The Actual Interview

Justin Kan, Jessica Livingston, and Geoff Ralston shake our hands and greet us.

“Nice to see you” Jessica says to Praful.

“I’m Jessica” she says to me shaking my hand.

I try to smoothly say as we seat, “actually two of you interviewed us only 4 months ago.”

Jessica quickly says “That’s why I said nice to see you.”

Geoff immediately says “I didn’t interview you.”

I realize he didn’t actually interview us and time is ticking. 45 seconds wasted already. Justin is not amused.

“Ok, what do you do?”

My cofounder pitches as I ready our demo and shove it in their face. Let’s just talk face to face they all tell me. Last time they were confused by the logistics industry and we tried to get ahead of that this time.

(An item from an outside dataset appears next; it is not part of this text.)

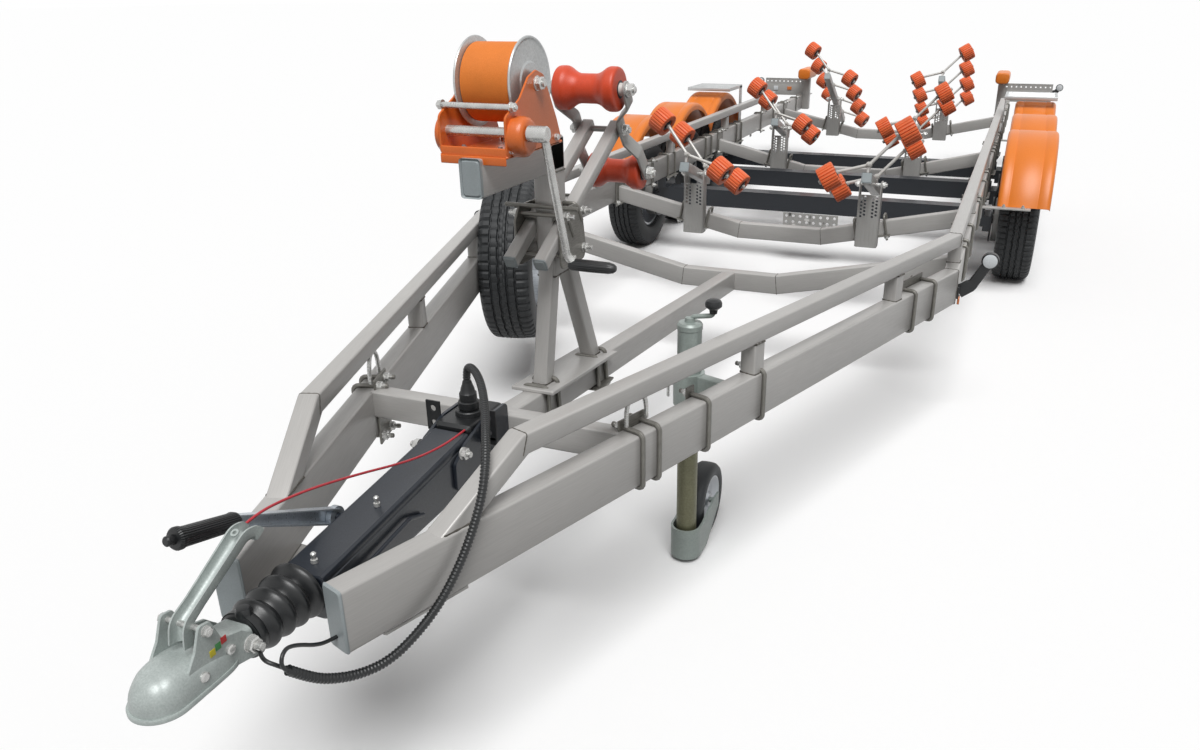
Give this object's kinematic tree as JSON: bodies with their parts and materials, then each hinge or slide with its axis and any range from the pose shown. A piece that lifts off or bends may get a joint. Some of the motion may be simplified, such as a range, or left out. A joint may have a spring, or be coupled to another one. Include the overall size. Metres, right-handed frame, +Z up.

“It’s 3PLs right?” says Justin.

My god he just said the magic word. He fucking gets our industry. The other two have no idea what that means though, I shove the demo back in their face for their sake.

“No, no” says Geoff, it’s distracting lets just talk. I quickly shut it and explain, they pretty much get it.

The questions are typical and we rattle off the metrics.

Traction
How we make money
Market size
Who is actually paying right now
Boom.

They finally let me show the demo. Instantly clarifies everything. Justin looks thoughtfully out the window.

Final question, “What’s changed since last time?”

Customers, of course. I leave some samples we shipped from our customers. A delicious coffee bar.

Finally, we got in Y Combinator.

At orientation they give us the typical advice. Don’t hire too fast. In fact, probably shouldn’t hire until after demo day. Don’t add another cofounder. Live in Mountain view.

All three founders shouted at me to not live in SF. The ones who do get too distracted. In retrospect, would have been more fun though.

Y Combinator was great. I went through the entire network for hardware companies and pitched our service. Our first 10 customers came from that alone.

Good times.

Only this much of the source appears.